History of San Angelo State Park
San Angelo State Park is located on the shores of O.C. Fisher Reservoir, which was completed by the U.S. Army Corps of Engineers in 1952 for flood control on the North Concho River. The park, adjacent to the city of San Angelo in Tom Green County, is an oasis of quality outdoor recreation in an area of West Texas known as Concho Country. It was leased by the Texas Parks and Wildlife Department and opened to the public May 1, 1995. The property contains 7,677 acres, most of which will remain undeveloped. Park redevelopment to its full recreational potential is expected to take a number of years. In the meantime, a wide range of facilities is available.
Archeological findings indicate roughly 18,000 years of Native American occupation in the expansive West Texas region, beginning with the Paleo-American hunters of giant Ice Age mammals. The Euro-American history of the area begins with 16th- and 17th-century Spanish exploration and the missions established for the semi-settled Jumano Indians.

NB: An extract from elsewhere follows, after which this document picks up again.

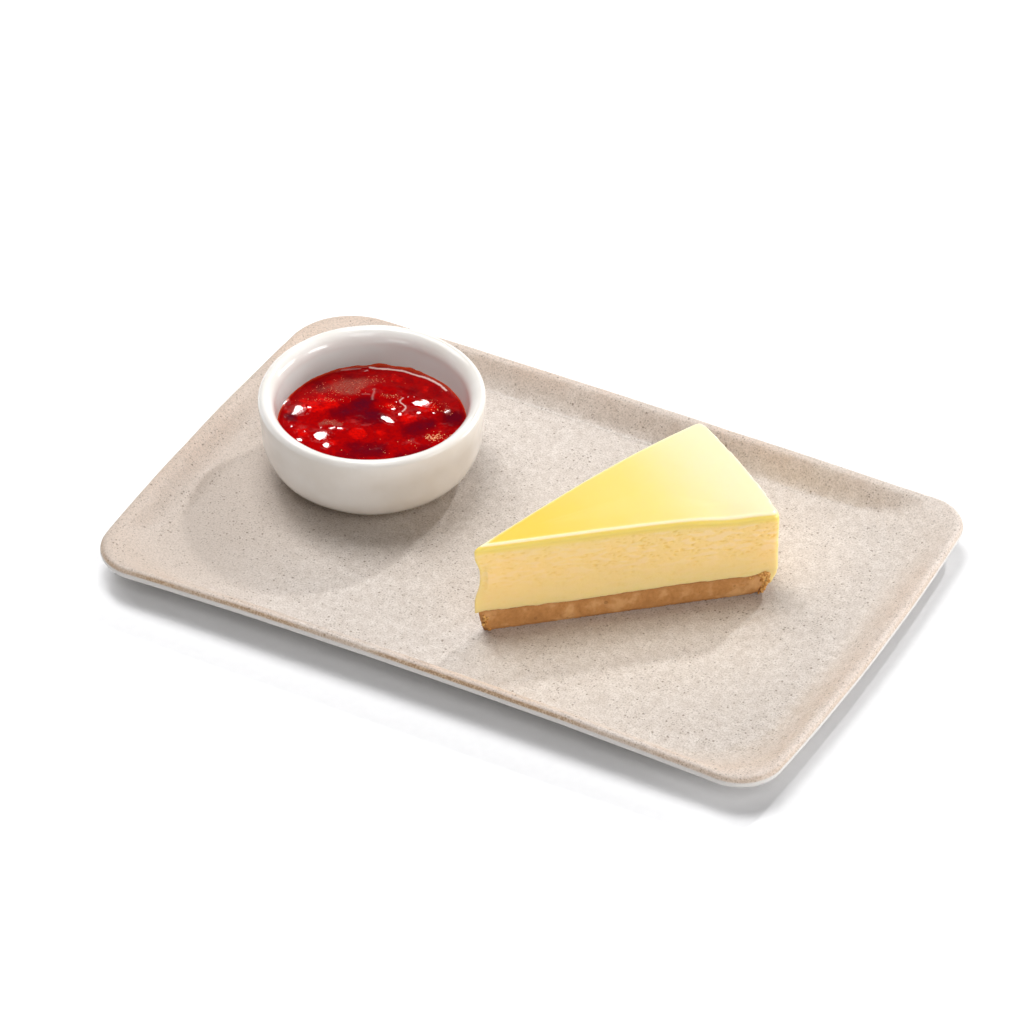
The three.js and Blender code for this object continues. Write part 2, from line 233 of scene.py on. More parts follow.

Some of these Jumanos made their way along the forks of the Concho River on expeditions to trade with Indian groups in central and eastern Texas. By the mid-1800s, German immigrants began to acquire land in the Concho River region. The increasing need to protect California-bound travelers led to the establishment of Fort Concho in 1867. From then on, farmers, ranchers and sheepherders all contributed to the settlement of Concho Country, with San Angelo (originally Santa Angela) becoming the county seat of Tom Green County in 1883.